Residents in South and Southeast Austin will be able to sign up for Google Fiber in December after waiting almost two years since the service was first announced.
Google held a briefing Wednesday at its Austin office about the Internet service the company will offer to its customers.
“Think about how many things you don’t want to click due to speed,” said Mark Strama, city manager for Google Fiber. “Speed is really important to us as a company, and we want to bring that to Austin.”
In November 2012, Kansas City became the only city to have the network. Google announced in April 2013 that Austin would be the next city to get Google Fiber.
David Anthony, technical program manager for Google Fiber, said the project goal is to install thousands of miles of fiber optic cable that will run right to people’s homes. The cables are made of hair-thin fibers of glass that transmit information close to the speed of light.
“This is the next step of the Internet,” Anthony said.
According to Anthony, the network delivers Internet speed at one gigabit per second, which is a hundred times faster than the current broadband speeds in the U.S. At this speed, a digital movie can be downloaded in less than two minutes, and high definition video can be streamed with little to no buffering.
“There will be no more waiting for the gray bar to fill up on the screen,” Strama said. “No more friction.”

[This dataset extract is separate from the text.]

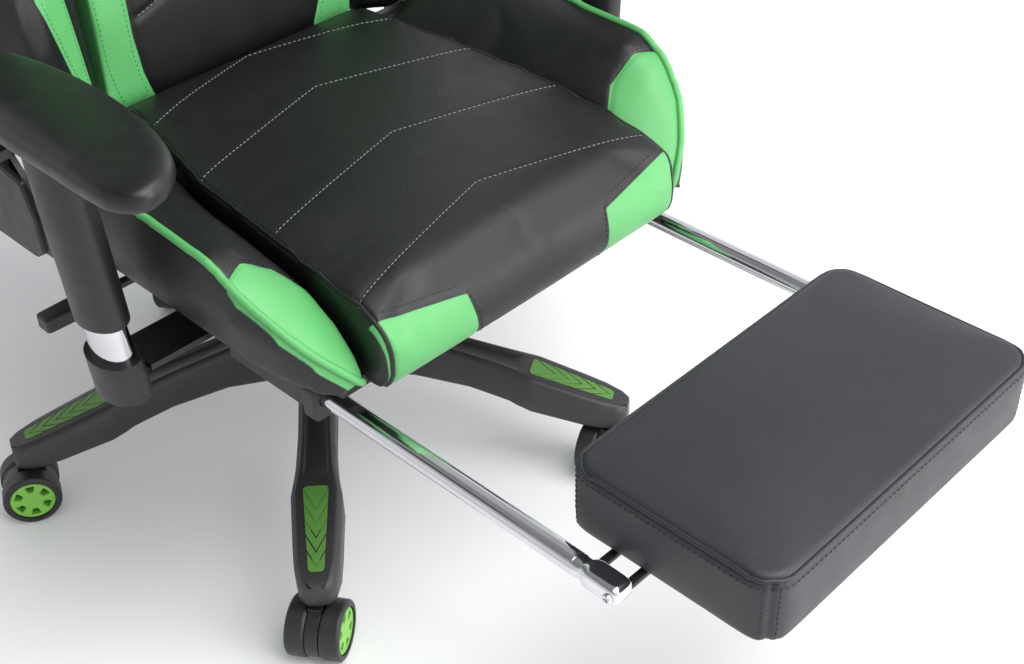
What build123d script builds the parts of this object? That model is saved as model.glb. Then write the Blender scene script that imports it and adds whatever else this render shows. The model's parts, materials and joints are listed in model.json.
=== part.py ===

Parisa Fatehi-Weeks, community impact manager for Fiber, said it is too soon to determine when student neighborhoods, such as West Campus and Hyde Park, will be able to sign up for Fiber. Strama said that a “fiberhood” has to have a certain number of people to sign up in order to receive the service for their respective neighborhood.
Fatehi-Weeks also talked about the Community Leaders program that aims to build greater digital literacy for underprivileged communities in Austin.
Fatehi-Weeks said that the program involves students helping people in the areas of Austin that have lower levels of Internet access. She said that students teach skills, such as how to setup an email or how to use a computer.
According to Fathehi-Weeks, 30 UT students take part in the program, as well as 20 others from both Huston-Tillotson University and St. Edward’s University. All 50 of the students work with employees called “Google Mentors” and will act as ambassadors for Fiber in underprivileged communities.
“Not every part of Austin will get Fiber,” Strama said. “But every area will get an opportunity to get it.”